しかし、結論だけ言いますと、今日的には、どちらの読み方も支持できません。それは聖書の解釈上の問題でもありますが、わたしたち自身に当てはめて考えてみれば理解できることだと思われます。

「律法は罪だろうか。決してそうではない。しかし、律法によらなければわたしは罪を知らなかったでしょう」(7節)とパウロが記していることの趣旨は、先ほど「教会はルールブックで運営されるものではないが、ルール無用の無法地帯でもない」と申し上げたことと関係します。「律法」は「法律」の字並びを逆さまにしただけで、英語では同じLaw(ロー)です。法律の存在そのものが罪であることはありません。しかし、律法にせよ法律にせよ、「法」の役割は私たち人間に、そのルールに従うことができない自分の罪や弱さや欠けを否応なしに自覚させることにあることは、わたしたちの体験上の事実でしょう。「法」の存在がわたしたち人間にとって究極的な意味の「救い」をもたらすことはなく、むしろ、ダメな自分をさらされ、それを直視することを求められるだけです。

しかも、法律の順序を逆さまにして「律法」という場合、その意味することは「神の言葉」であり、なおかつ「神を信じる者たちが従うべき教え」なので、個人的なものではなく、共同体が共有するときこそ意味を持ちます。「律法」は個人のルールブックではなく教会のルールブックだということです。そもそも誰ともかかわりを持たない完全な個人は存在しませんが、自室でひとりでいるときにルールは不要かもしれません。
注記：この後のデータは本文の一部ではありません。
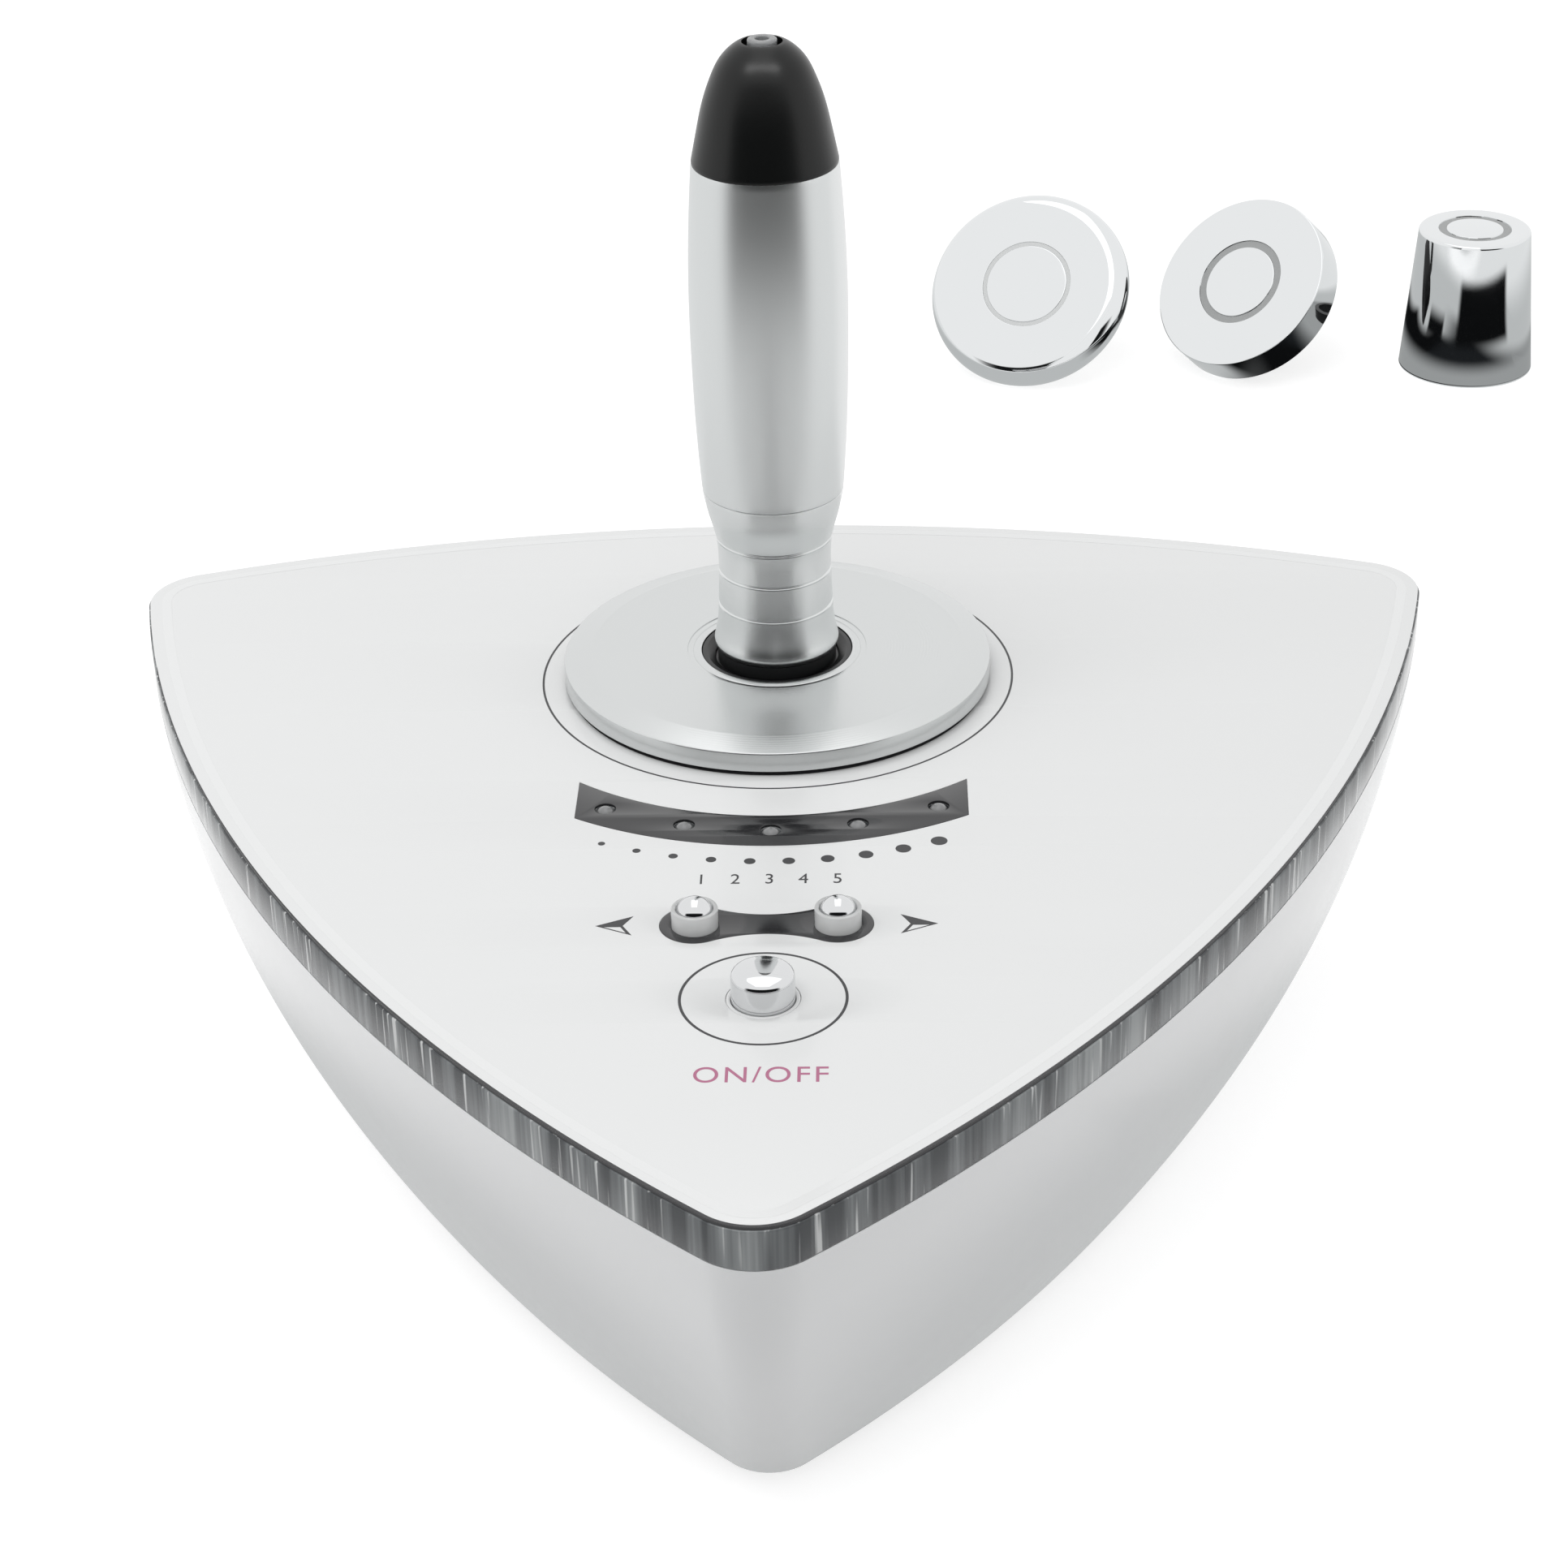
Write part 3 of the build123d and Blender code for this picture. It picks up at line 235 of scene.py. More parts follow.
def turned(outline: Sequence[Point], seat: Matrix, segments: int = 160, crease: float = CREASE) -> Mesh:
    """Turns a closed (radius, height) outline about a seat's Z.

    Args:
        outline: points in millimetres; a radius of zero is a pole on the axis.
        seat: the place of the outline's origin, in millimetres.
        segments: faces in one turn.
        crease: the sharpest smooth edge, in radians.

    Returns:
        A closed mesh in metres.
    """
    angles = np.linspace(0, 2 * math.pi, segments, endpoint=False)
    points: list[tuple[float, float, float]] = []
    starts: list[tuple[int, bool]] = []
    for radius, height in outline:
        pole = radius < 1e-4
        starts.append((len(points), pole))
        if pole:
            points.append((0.0, 0.0, height))
        else:
            points.extend((radius * math.cos(a), radius * math.sin(a), height) for a in angles)
    faces: list[tuple[int, ...]] = []
    for i, (first, first_pole) in enumerate(starts):
        second, second_pole = starts[(i + 1) % len(starts)]
        if first_pole and second_pole:
            continue
        if first_pole:
            faces += [(first, second + (k + 1) % segments, second + k) for k in range(segments)]
        elif second_pole:
            faces += [(first + k, first + (k + 1) % segments, second) for k in range(segments)]
        else:
            faces += ring_strip(first, second, segments)
    mesh = bpy.data.meshes.new("turned")
    mesh.from_pydata(points, [], faces)
    mesh.transform(Matrix.Scale(MM, 4) @ seat)
    finish_mesh(mesh, crease)
    return mesh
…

他の誰かとかかわりを持つときに初めてルールが必要になります。

しかし、それが先ほど第二の問題として挙げた、今日の箇所の「わたし」の葛藤はイエス・キリストを信じて救われるよりも前の、過去の「わたし」であると、もしわたしたちが読んでしまうと、共同体としてのキリスト教会は、ルール無用の無法地帯であるかのようになってしまいます。キリスト教会は律法主義には反対しますが、律法そのものを除外することはありませんし、あってはなりません。
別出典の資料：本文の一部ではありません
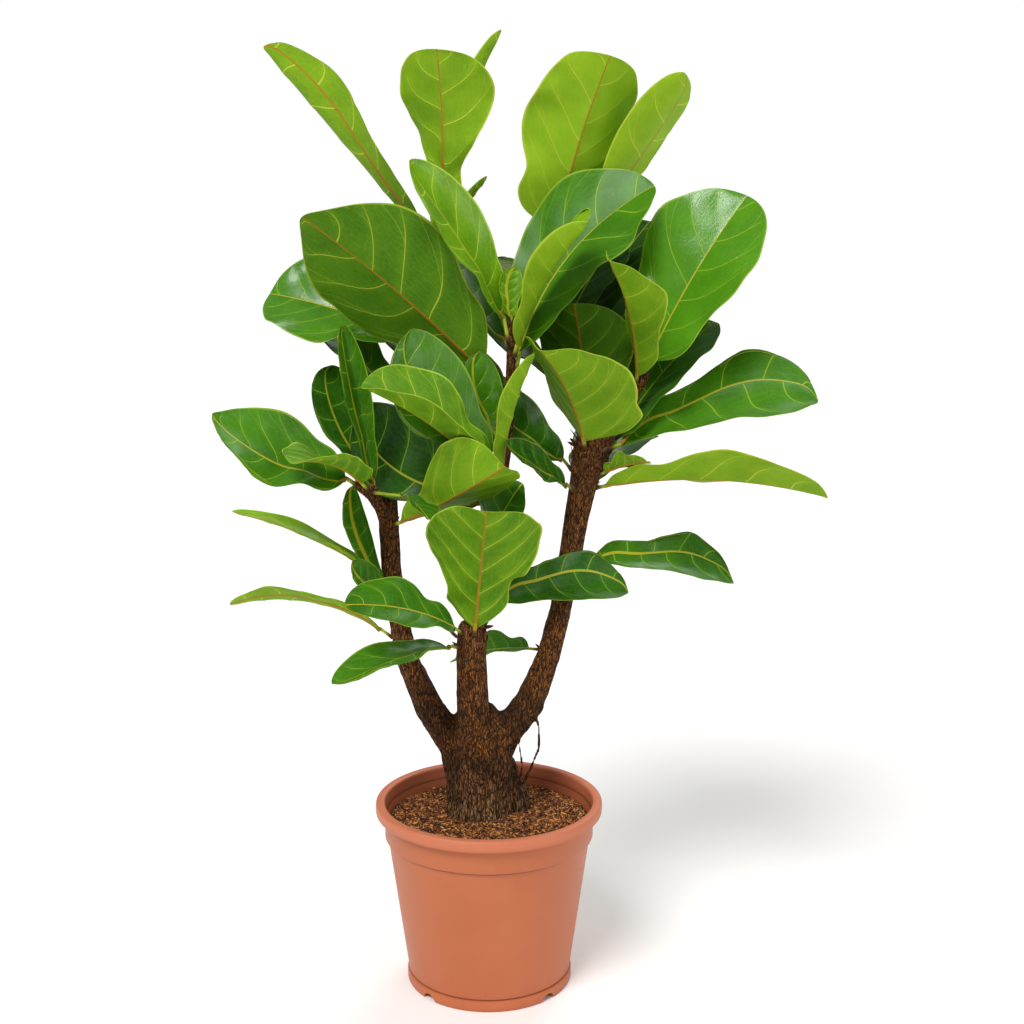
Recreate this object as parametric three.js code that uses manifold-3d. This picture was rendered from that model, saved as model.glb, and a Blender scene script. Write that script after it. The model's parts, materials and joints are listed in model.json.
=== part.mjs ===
// A fiddle leaf fig, Ficus lyrata, growing in a moulded nursery pot. Millimetres, +Z up.
// The origin is the middle of the pot's base, on the surface that the pot stands on.
import * as THREE from "three";
import { mergeVertices } from "three/addons/utils/BufferGeometryUtils.js";
import Module from "manifold-3d";

const wasm = await Module();
wasm.setup();

// Pot.
const RIM_RADIUS = 150;
const RIM_ROLL = 16;
const RIM_SQUARENESS = 0.6;
const POT_HEIGHT = 248;
const MOUTH_RADIUS = 137;
const BAND_RADIUS = 138;
const LEDGE_HEIGHT = 200;
const BODY_TOP_RADIUS = 134;
const FOOT_RADIUS = 110;
const FOOT_HEIGHT = 15;
const WALL = 4;
const FLOOR = 12;
const POT_SIDES = 36;
const NOTCHES = 4;
const NOTCH_WIDTH = 22;
const NOTCH_HEIGHT = 9;
const DRAIN_RADIUS = 7;

// Soil.
const SOIL_HEIGHT = 220;
const MOUND = 4;
const SOIL_GRAIN = 1.8;

// Leaves, and the air kept between pieces that touch.
const CLEARANCE = 0.35;
const BLADE_THICKNESS = 0.9;
const RIB_DEPTH = 1.4;
const SOCKET_DEPTH = 2.5;
const COLUMNS = [-1, -0.5, 0, 0.5, 1];
const STATIONS = [0.07, 0.17, 0.3, 0.44, 0.58, 0.72, 0.85, 0.95];
const LIMB_SIDES = 8;
const SWING_STEP = 2;
const SWING_STEPS = 10;

// Woody parts. Each is a list of points on its axis, x, y, z, with the radius there.
const LIMBS = {
  stump: [[-10, 18, 118, 32], [-13, 18, 214, 47], [-14, 18, 250, 45], [-13, 18, 290, 46],
    [-14, 12, 338, 42], [-16, 8, 358, 32]],
  buttress: [[36, 26, 140, 14], [42, 28, 200, 18], [36, 28, 240, 18], [18, 26, 285, 18]],
  left: [[-30, 15, 255, 26], [-44, 14, 315, 23], [-78, 10, 368, 19.5], [-107, 0, 440, 15],
    [-118, 0, 504, 13], [-125, 0, 557, 13.5], [-128, 5, 607, 14], [-129, 15, 659, 12.5],
    [-121, 30, 722, 11.5], [-101, 40, 798, 10], [-77, 45, 887, 8.5], [-60, 45, 963, 7.5],
    [-53, 45, 998, 6]],
  side: [[-128, 8, 605, 9], [-137, -10, 640, 8], [-146, -25, 658, 7.5], [-162, -35, 672, 6]],
  middle: [[-15, 5, 255, 28], [-19, -5, 329, 24], [-21, -15, 387, 22], [-22, -20, 442, 21],
    [-21, -20, 485, 20]],
  front: [[-18, -18, 470, 12], [-11, -15, 534, 9], [2, -15, 593, 7.5], [13, -20, 652, 7.5],
    [17, -20, 692, 6.5]],
  centre: [[-3, -14, 565, 7], [14, 2, 645, 7.5], [24, 15, 720, 7.5], [28, 20, 774, 7.5],
    [30, 20, 844, 7], [25, 20, 873, 5.5]],
  right: [[0, 15, 285, 25], [20, 13, 332, 23], [54, 15, 375, 20.5], [79, 20, 438, 16.5],
    [94, 25, 498, 15], [104, 30, 550, 15.5], [115, 30, 623, 17], [124, 30, 670, 19.5],
    [132, 30, 700, 26], [135, 30, 722, 24]],
  outer: [[140, 30, 700, 9.5], [171, 20, 755, 8.5], [190, 10, 791, 7.5], [200, 5, 809, 6]],
  top: [[132, 42, 700, 11], [113, 70, 769, 9.5], [93, 85, 847, 8.5], [83, 90, 924, 7.5],
    [80, 90, 976, 6]],
  root_outer: [[60, 8, 366, 3], [66, 2, 345, 2.2], [66, 4, 315, 2], [56, 8, 288, 2],
    [46, 16, 262, 2.4]],
  root_inner: [[42, 4, 352, 3], [40, -4, 322, 2], [44, 0, 292, 2], [40, 14, 262, 2.4]],
};

// Leaf colours by age.
const AGES = {
  old: { color: 0x2f6524, roughness: 0.38 },
  grown: { color: 0x44802b, roughness: 0.4 },
  young: { color: 0x86ad3a, roughness: 0.45 },
};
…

そして、もうひとつ、今日の箇所の葛藤する「わたし」、なかでも特に「わたしはなんと惨めな人間なのでしょう。死に定められたこのからだから、だれがわたしを救ってくれるでしょうか」(24節)という悲痛な叫びは、あくまでも未信者だった頃の、あるいは他の教えに従っていた頃の過去のわたしであって、今は違うということになるとしたら、キリスト者にはこの葛藤は無いのかと問われたときにどのように答えるかの問題になります。キリスト者は「惨めな人間」ではなくなるのでしょうか。それはわたしたち自身がよく知っていることだと思います。
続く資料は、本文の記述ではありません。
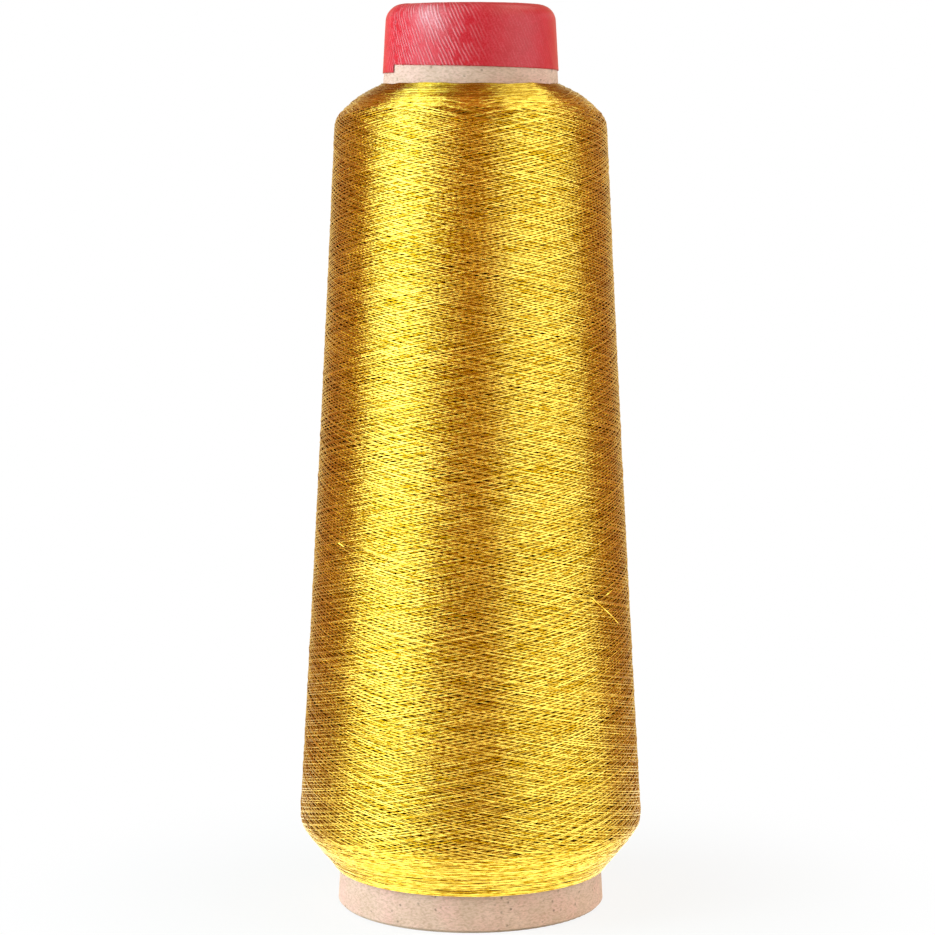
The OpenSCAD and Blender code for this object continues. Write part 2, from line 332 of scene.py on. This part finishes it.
# Rolled greyboard: coarser and browner than its facing; its ends show the rolled plies.
board, tree, shader = new_finish("rolled_greyboard")
place = add(tree, "TexCoord", out="Object")
chaff = add(tree, "TexNoise", {"Vector": place, "Scale": per_mm(1.5), "Detail": 4.0}, out="Fac")
plies = add(
    tree, "TexWave",
    {"Vector": place, "Scale": bands_mm(0.45), "Distortion": 0.4, "Detail": 2.0},
    out="Fac", wave_type="RINGS", rings_direction="Z",
)
way_up = add(tree, "SeparateXYZ", {0: add(tree, "TexCoord", out="Normal")}, out="Z")
cut_end = add(tree, "Math", {0: way_up}, operation="ABSOLUTE")
cut_end = add(tree, "MapRange", {0: cut_end, 1: 0.9, 2: 0.97, 3: 0.0, 4: 0.6})
joint = add(tree, "Math", {0: plies, 1: cut_end}, operation="MULTIPLY")
brown = srgb("#B29880")
for share, colour in ((chaff, "#D6BCA4"), (joint, "#6E563F")):
    brown = add(tree, "Mix", {0: share, 6: brown, 7: srgb(colour)}, out=2, data_type="RGBA")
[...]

今日の宣教題を「葛藤と隘路からの救い」としましたが、救いはイエス・キリストへの信仰によってすべて成就され、今はもはや悩みも苦しみも無いと申し上げるためではありません。隘路(あいろ)は「狭くて通るのが難しい道」のことです。今のわたしたち自身が、昭島教会が「葛藤と隘路」の只中にいると申し上げたいのです。その中からの「救い」のために必要なのは、コロナ禍の3年間で失われた教会の交わりの回復と、《記憶の共同体》としての教会が再興されることだと、私は信じます。

教会の交わりの回復の第一歩として今日はこれから聖餐式を行います。今後の課題として、愛餐会、シメオン・ドルカス会、読書会や勉強会を取り戻すことを役員会で検討しています。